Times are different now. Dylan enjoys school. The kids have lockers, cubbies, little kidney-shaped tables with holes in the middle for a trash can so they don't have to get out of their seats. They have scented pencils, fluorescent crayons, and backpacks with wheels. Dylan has had a little bit of a tough time with friends, but it's obvious that it is because he is bossy and demanding in general. I'm sure he will learn quickly how the ebb and flow of friendships work. Until then, he'll continue returning home with pockets full of wood chips that one of the kids have thrown at him. Dylan's first grade teacher is a sweet lady. She is young, thin, and a firecracker. I don't believe she has any children, as any patience she could possibly have for them has been spent on Dylan and Dylan alone throughout the school day.

I'm sad to see the first grade ending for Dylan, because I know we will never get to go back. Every step of the way, I realize just how fascinating of a kid he really is. His reasoning skills have improved so much since the days of kindergarten. While he still throws fits like he used to, it's obvious now that he knows how irrational he's been once it's over. That - to me - is improvement.

I'm proud of Dylan for making it through something I, at the time, was certain I would die from. I'm happy he didn't have as hard of a time as I did in the first grade, he is so much more independant than I was at his age. I'm excited for the second grade, although I could do without the mandatory science project (Which I feel like I should start on NOW, just to get a head start. I'll resist.) And I can't wait for him to have good friendships with equally mischevious little boys.

I have high hopes for this summer. I'm hoping Dylan learns to leave the park without throwing himself on the ground in a plea for five more minutes. I'm hoping he learns to fold clothes, so the laundry couch becomes a thing of the past. I'm hoping he learns to appreciate things a little more, little things that he has thus far taken complete advantage of.

I've started taking more things away from him and taking him less places. This will be very hard for me, as I look forward to nothing more than exploring with him all weekend. However, this weekend, I turned down Cubs tickets for a variety of reasons, but one major one was because Dylan didn't deserve it.
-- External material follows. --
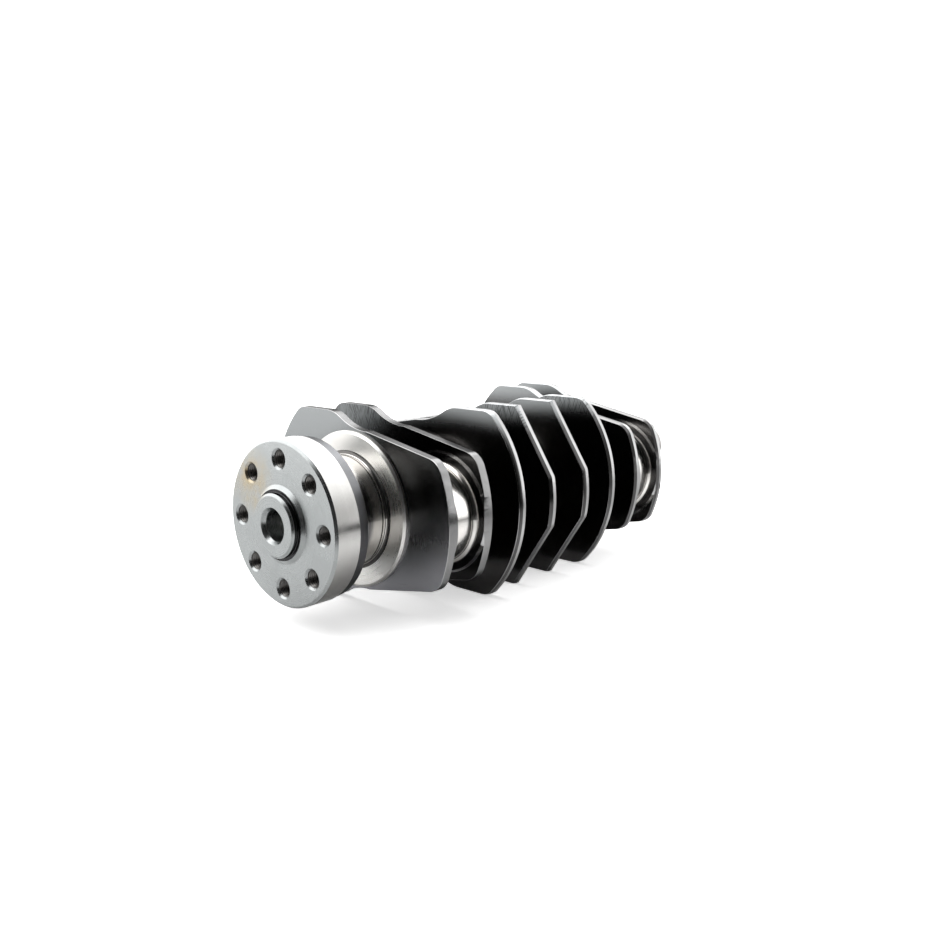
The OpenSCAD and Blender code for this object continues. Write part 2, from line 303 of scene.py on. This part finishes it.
def makeHandling(look):  # oily smears, tiny pits and stray scratches
    inputs = {"Smear Size": 30.0, "Scratch Size": 160.0}
    tree, start, end = newGroup("handlingMarks", inputs, ["Smear", "Scratch", "Pits"])
    place = start["Place"]
    smearSize = start["Smear Size"]
    cloud = noise(tree, place, smearSize, look["smearDetail"], look["smearRough"], look["smearBend"])
    tree.links.new(ramp(tree, cloud, *look["smear"]), end["Smear"])
    angle = times(tree, noise(tree, place, look["bendScale"], 1.0), look["bend"])
    thin = vector(tree, "MULTIPLY", turnAboutY(tree, place, angle), look["stretch"])
    sets = {"Vector": thin, "Scale": start["Scratch Size"]}
    edges = put(tree, "TexVoronoi", sets, feature="DISTANCE_TO_EDGE").outputs["Distance"]
    tree.links.new(ramp(tree, edges, 0.0, look["scratch"], 1.0, 0.0, "LINEAR"), end["Scratch"])
    sets = {"Vector": place, "Scale": look["pitScale"]}
    dots = put(tree, "TexVoronoi", sets, feature="F1").outputs["Distance"]
    tree.links.new(ramp(tree, dots, *look["pit"], 1.0, 0.0, "LINEAR"), end["Pits"])
    return tree


turningLines = makeTurningLines(lineLook)
handlingMarks = makeHandling(handlingLook)


def useGroup(tree, group, sets):
    return put(tree, "Group", sets, node_tree=group).outputs


def newSteel(name, grazing=1.0):  # grazing below 1 darkens the steel where it is seen edge on
    mat = bpy.data.materials.new(name)
    mat.use_nodes = True
    tree = mat.node_tree
    shader = tree.nodes["Principled BSDF"]
    shader.inputs["Metallic"].default_value = 1.0
    shader.inputs["Specular Tint"].default_value = (grazing, grazing, grazing, 1)
    place = tree.nodes.new("ShaderNodeTexCoord").outputs["Object"]
    return mat, tree, shader, place


def finishSteel(tree, shader, colour, rough, height, bump):  # bump holds the strength and the depth in mm
    tree.links.new(colour, shader.inputs["Base Color"])
    tree.links.new(rough, shader.inputs["Roughness"])
    strength, depth = bump
    lift = put(tree, "Bump", {"Height": height, "Strength": strength, "Distance": depth * mm})
    tree.links.new(lift.outputs["Normal"], shader.inputs["Normal"])


def roughOf(tree, pattern, marks, setup):  # the range follows a noise's middle part, and smears are duller
    spread = spreadOf(tree, pattern, *setup["rough"])
    return calc(tree, "ADD", spread, times(tree, marks["Smear"], setup["smearRough"]))


def spreadOf(tree, pattern, low, high):
    return ramp(tree, pattern, 0.3, 0.7, low, high, "LINEAR")


# journals and crankpins: ground, then polished; past "rise" they are dark, partly the rolled fillet's own
# finish and partly painted shade in the corner, and the thin line below it is a painted shadow in the groove
groundSetup = {
    "colour": (0.75, 0.735, 0.71),
    "oily": (0.56, 0.52, 0.48),
    "oilyShare": 0.35,
    "shade": (0.3, 0.3, 0.3),
    "shadeShare": 0.16,
    "rough": (0.11, 0.2),
    "smearRough": 0.05,
    "smearSize": 45.0,
    "pitch": 0.35,
    "wander": 0.6,
    "bump": (0.3, 0.004),
    "rolled": (0.13, 0.125, 0.12),
    "rolledRough": 0.24,
    "rise": (0.1, 0.3),
    "line": 1.0,
    "lineDepth": 0.16,
    "lineWidth": (0.09, 0.13),
}
pinSetup = {
    **groundSetup,
    "colour": (0.88, 0.865, 0.835),
    "oily": (0.7, 0.66, 0.61),
    "rise": (1.3, 1.8),
    "line": 0.35,
}
collarSetup = {
    **groundSetup,
    "colour": (0.96, 0.945, 0.915),
    "oily": (0.84, 0.81, 0.77),
    "rough": (0.25, 0.31),
    "bump": (0.08, 0.004),
}
landSetup = {
    **groundSetup,
    "colour": (0.58, 0.575, 0.56),
    "oily": (0.5, 0.49, 0.47),
    "rough": (0.14, 0.22),
}


def rolledMask(tree, place, setup, radius, axisX):  # where a surface round the axis is off its ground radius: the rolled rise, partly painted shade, and the thin line inside the radius, a painted groove shadow
    level = vector(tree, "MULTIPLY", place, (1, 0, 1))
    gap = calc(tree, "SUBTRACT", measure(tree, "DISTANCE", level, (axisX, 0, 0)), radius)
    start, full = setup["rise"]
    rise = ramp(tree, gap, start * mm, full * mm, shape="LINEAR")
    edge = calc(tree, "ABSOLUTE", calc(tree, "ADD", gap, setup["lineDepth"] * mm))
    inner, outer = setup["lineWidth"]
    line = ramp(tree, edge, inner * mm, outer * mm, setup["line"], 0.0, "LINEAR")
    return calc(tree, "MAXIMUM", rise, line)


def makeGroundSteel(name, setup, radius=None, axisX=0.0):
    mat, tree, shader, place = newSteel(name)
    sets = {"Place": place, "Pitch": setup["pitch"], "Wander": setup["wander"]}
    lines = useGroup(tree, turningLines, sets)
    marks = useGroup(tree, handlingMarks, {"Place": place, "Smear Size": setup["smearSize"]})
    oily = times(tree, marks["Smear"], setup["oilyShare"])
    colour = blendColour(tree, oily, setup["colour"], setup["oily"])
    colour = blendColour(tree, times(tree, lines["Shade"], setup["shadeShare"]), colour, setup["shade"])
    rough = roughOf(tree, lines["Lines"], marks, setup)
    if radius:
        rolled = rolledMask(tree, place, setup, radius, axisX)
        # painted shade: the rise and the groove line take the dark colour
        colour = blendColour(tree, rolled, colour, setup["rolled"])
        rough = calc(tree, "MAXIMUM", rough, times(tree, rolled, setup["rolledRough"]))
    finishSteel(tree, shader, colour, rough, lines["Lines"], setup["bump"])
    return mat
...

Once I explained it to him, that his behavior didn't facilitate an outing like that, he stared at me - dumbfounded - as if I killed his dog. "Yep." I said "You have to earn things like that."

I betrayed him.
And he didn't speak to me, acknowledge my presence, for about two hours.

But once he came back around, he asked "How do I earn it?"

Which brought me to tears, because he understood why I was being such a circumstantial mother. Again, improvement.

Right?

I realize that I didn't say anything about Mother's Day. It was a good day. We went to my parent's for a cook-out. My mom helped Dylan make a stepping stone for me, and he gave us all the things he made at school. Those little notes in their abrupt, precious handwriting that make me a basketcase every time I see them. Even when other people show me things their kids have written them, I lose it. I had a napkin in my purse, which I pulled out at work to blow my nose in. I unfolded it and saw "I Love You" scrawled across in red crayon. I lost it.

At work.

Like a crazy woman.

I also got to hang out with my neice for a little while. She is one of my favorite people on the face of the planet. I cannot explain why, but whenever we get to my parents and I know she will be there, she is the first person I want to see. I examine her stature, her eyes, her skin, her chipping nail polish. I am continuously amazed that she continues to grow into such a balanced combination of her mother and my sister, who are two obviously different people. They couldn't possibly be the same person.

Anyway, she's adorable, and I love her deeply. This is her, on the right, and my little sister, on the left. I find the photo pretty fitting of our personalities:


Anyway, I ordered flowers for my mom about three weeks in advance, the moment I realized Mother's Day was coming up and she got those the day before. Dylan woke me in the morning with a huge mixing bowl overflowing with Fruity Pebbles. He shoved it right up to my face and whispered "Happy Mudder's Day, Mum....Mum?" I said "Oh my gosh! Dylan!" because I had honestly completely forgotten. I said "help me eat all this!" He said "No, it's ok. I already ate some."

Because he's wonderful. And he really loves me. We just forget that part sometimes in the midst of all this growing up.

"Summer afternoon - Summer afternoon... the two most beautiful words in the English language."
-- Henry James

1 comment:

  1. Hmmmm, your writing style here reminds me of someone..... Bukowski? Yep. Influences show.